Reviewed by Rusty Pipes



Lewis Black's Rules Of Enragement is the best stand-up album I heard in 2003. If you've been living under a blanket of comedy-proof insulation somewhere, Lewis is most famous for his five minute rant, Back In Black, on Jon Stewart's Daily Show each Thursday, where he shoots down the many targets of opportunity he finds in the world of politics and society. Shoots down? It's more like shouts down; he has an apoplectic delivery that makes you think he's going to burst a blood vessel. Of course on Rules we're treated to the real Lewis Black, undistilled, unbridled and uncensored. That doesn't mean a lot of sexual material, he just curses a lot.

Like his last record, The End Of the Universe, which found Black making fun of Atlanta, this release finds him in Minnesota where he first berates the locals for living in a deep freeze. He then goes on to praise the enlightened attitude towards drinking he found in Ireland before he gets down to some serious invective about Enron ("the guys are so greedy the word greedy doesn't even apply to them!"), Homeland Security ("the only way duct tape would help in a chemical attack would be if you could get enough to wrap yourself up and die before the chemicals got you!") and Iraq ("only 30% of us vote and we're going to teach the world about democracy!?").

He comes from the Left but he's really speaking out for sanity; his special appeal lies in the gusto he does it with. A friend of mine says that Lewis says what he'd like to say except that he says it louder.
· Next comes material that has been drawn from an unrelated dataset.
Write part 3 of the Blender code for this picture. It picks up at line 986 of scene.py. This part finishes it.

He rightly shouts down the way Bush took us to war, saying, "I didn't fucking spent my time coming through the era of Vietnam, to come around to this fucking time and [us] not having learned that the goddamn situation boils down to this -- if you are against the war it doesn't mean you are for the other side!"
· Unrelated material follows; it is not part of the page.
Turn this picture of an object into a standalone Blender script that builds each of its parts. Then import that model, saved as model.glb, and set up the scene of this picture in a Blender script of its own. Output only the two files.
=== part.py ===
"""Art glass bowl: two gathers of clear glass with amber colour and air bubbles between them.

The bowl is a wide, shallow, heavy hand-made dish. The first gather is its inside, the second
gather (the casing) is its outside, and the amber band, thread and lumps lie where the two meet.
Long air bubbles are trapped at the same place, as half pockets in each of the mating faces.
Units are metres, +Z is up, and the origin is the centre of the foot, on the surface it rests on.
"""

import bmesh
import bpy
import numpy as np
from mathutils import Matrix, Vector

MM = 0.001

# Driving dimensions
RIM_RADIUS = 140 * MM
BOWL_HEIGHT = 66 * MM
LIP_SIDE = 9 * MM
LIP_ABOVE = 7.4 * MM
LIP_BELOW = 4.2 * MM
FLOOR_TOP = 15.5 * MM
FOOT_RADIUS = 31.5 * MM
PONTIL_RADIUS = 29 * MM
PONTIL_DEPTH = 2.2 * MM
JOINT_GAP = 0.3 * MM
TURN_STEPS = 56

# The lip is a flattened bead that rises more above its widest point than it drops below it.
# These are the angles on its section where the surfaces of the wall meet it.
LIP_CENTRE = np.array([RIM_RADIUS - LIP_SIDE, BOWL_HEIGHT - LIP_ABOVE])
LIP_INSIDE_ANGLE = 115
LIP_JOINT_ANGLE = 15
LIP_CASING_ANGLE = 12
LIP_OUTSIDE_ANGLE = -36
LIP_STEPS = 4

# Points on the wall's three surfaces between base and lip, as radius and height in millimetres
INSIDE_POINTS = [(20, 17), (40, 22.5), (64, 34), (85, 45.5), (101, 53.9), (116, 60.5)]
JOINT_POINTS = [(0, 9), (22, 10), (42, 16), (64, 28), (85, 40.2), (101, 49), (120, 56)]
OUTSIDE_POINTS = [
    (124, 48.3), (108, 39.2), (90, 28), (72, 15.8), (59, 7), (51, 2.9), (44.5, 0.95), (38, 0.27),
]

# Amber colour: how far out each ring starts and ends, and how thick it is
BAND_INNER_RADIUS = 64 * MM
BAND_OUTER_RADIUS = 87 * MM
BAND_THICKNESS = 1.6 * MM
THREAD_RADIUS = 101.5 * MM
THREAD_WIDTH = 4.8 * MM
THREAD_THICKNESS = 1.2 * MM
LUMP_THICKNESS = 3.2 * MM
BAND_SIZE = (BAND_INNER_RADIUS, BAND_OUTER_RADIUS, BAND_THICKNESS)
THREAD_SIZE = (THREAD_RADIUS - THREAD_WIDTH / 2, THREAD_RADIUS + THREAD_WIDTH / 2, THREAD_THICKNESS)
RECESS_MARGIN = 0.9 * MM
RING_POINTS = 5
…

I will always salute him for that in this era of rule by aw-shucks good ole boy klepto-plutocrats. In fact I'd love to have Lewis debate Rush Limbaugh or Bill O'Reilly sometime. He may not displace Bill Hicks from his hallowed spot in my Pantheon of Comic Genius, but Lewis Black comes really close and that's mighty high praise in my book. And of course Black's not dead, so he may still have a chance!